Particularly, in our monographs Fauna, Flora and Fiction Fiction (De Gruyter, 2018, 2020, 2023; https://www.researchcatalogue.net/profile/show-exposition?exposition=2010919), we address aspects of speculative animal taxonomies, information theory, and spatiality of storytelling by practising them as material entanglements of text and space. These material entanglements articulate themselves (or are readable) across and along a series of drawings.

 

In our practice, drawing is simultaneously an epistemological tool (or an exploratory instrument in the sense of Hans-Jörg Rheinberger’s epistemic things) and a material experience – a practice – of crossdisciplinary relations: 1. As an epistemological tool, it is situated on the margins between text and non-text, not performing aesthetic opposites but merging the mediality of text and drawing by crossing and transgressing their agencies.
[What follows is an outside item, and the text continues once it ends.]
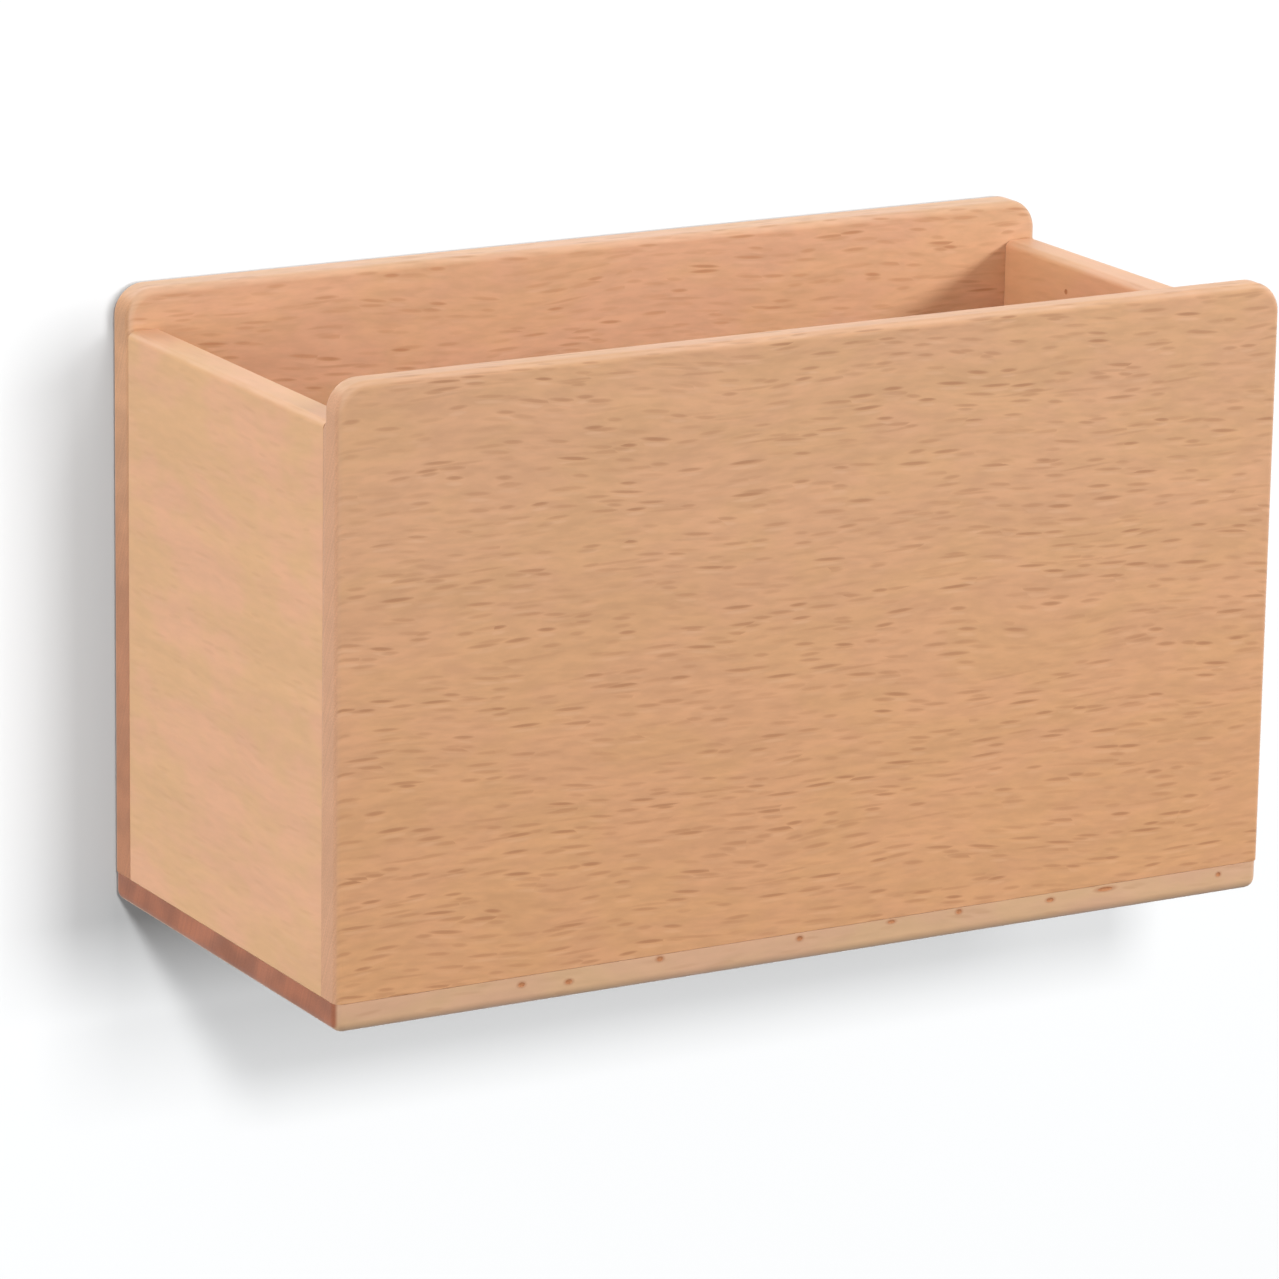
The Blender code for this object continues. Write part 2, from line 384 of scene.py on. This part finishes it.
def all_flecks(tree, along, across, tilted, seed, strength):
    """How dark the flecks are, and how pale the painted highlight lines under them."""
    strong, under_strong = flecks(tree, along, tilted, seed, **STRONG_FLECKS)
    faint, under_faint = flecks(tree, along, tilted, seed + 7.3, **FAINT_FLECKS)
    rising, _ = flecks(tree, along, across, seed + 2.9, **RISING_FLECKS)
    dark = calc(tree, "MAXIMUM", strong, calc(tree, "MULTIPLY", faint, FAINT_DEPTH))
    dark = calc(tree, "MAXIMUM", dark, calc(tree, "MULTIPLY", rising, RISING_DEPTH))
    rows = waves(tree, along, across, FLECK_ROW_SIZE, seed + 6.6, 1.0)
    rows = ramp(tree, rows, *FLECK_ROW_RANGE, BETWEEN_ROWS, 1.0)
    dark = calc(tree, "MULTIPLY", calc(tree, "MULTIPLY", dark, rows), strength)
    highlight_line = calc(tree, "MAXIMUM", under_strong, calc(tree, "MULTIPLY", under_faint, FAINT_HIGHLIGHT_SHARE))
    return dark, calc(tree, "MULTIPLY", highlight_line, HIGHLIGHT_LINE_STRENGTH * strength)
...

In this sense – and informed by visual and non-textual practices of scientific research processes – drawings can become, on the one hand, more-than-texts, whereas, on the other hand, writing can enfold as drawing practice. 2. As a material experience, embracing various corporeal, performative and spatial aspects of drawing and writing/text, drawing articulates the concrete materiality of relations by tracing specific medial qualities and, in turn, opening them for interpretation in another medium. Thus, the context and mediality of the drawing-text/text-drawing shift, positing the process of drawing not only as a visual but also as a performative, corporeal and site-specific practice.

 

In our workshop, we offer a crossdisciplinary approach to exploring drawing strategies. We will transmedially interweave various materials and meanings, sparking new possibilities for expanded knowledge production. After a brief introduction to our monographs, we will facilitate three collective exercises. These exercises will delve into the themes of animals/taxonomies, plants/information, and aliens/spatial storytelling. We will experiment with tracing, crossing, merging, and dissolving the boundaries between text and drawing, epistemology and aesthetics, humans and non-humans, reality and speculation.

 

Keywords: drawing-writing, writing-drawing, taxonomies, information theory, spatial storytelling



Biography
Elena Peytchinska is a visual artist, performance designer, musician, researcher, and lecturer at the University of Applied Arts Vienna/Department of Stage and Film Design. Thomas Ballhausen is a poet, philosopher, curator, lecturer and Head of the Interuniversity Organization Science and Arts at the University Mozarteum Salzburg. Together, they have explored the connections between space and language in numerous international conference participations, film festivals and exhibitions. Their most recent publication, “Fiction Fiction” (De Gruyter, 2023), addresses topics of spatial storytelling within the framework of language-based artistic research.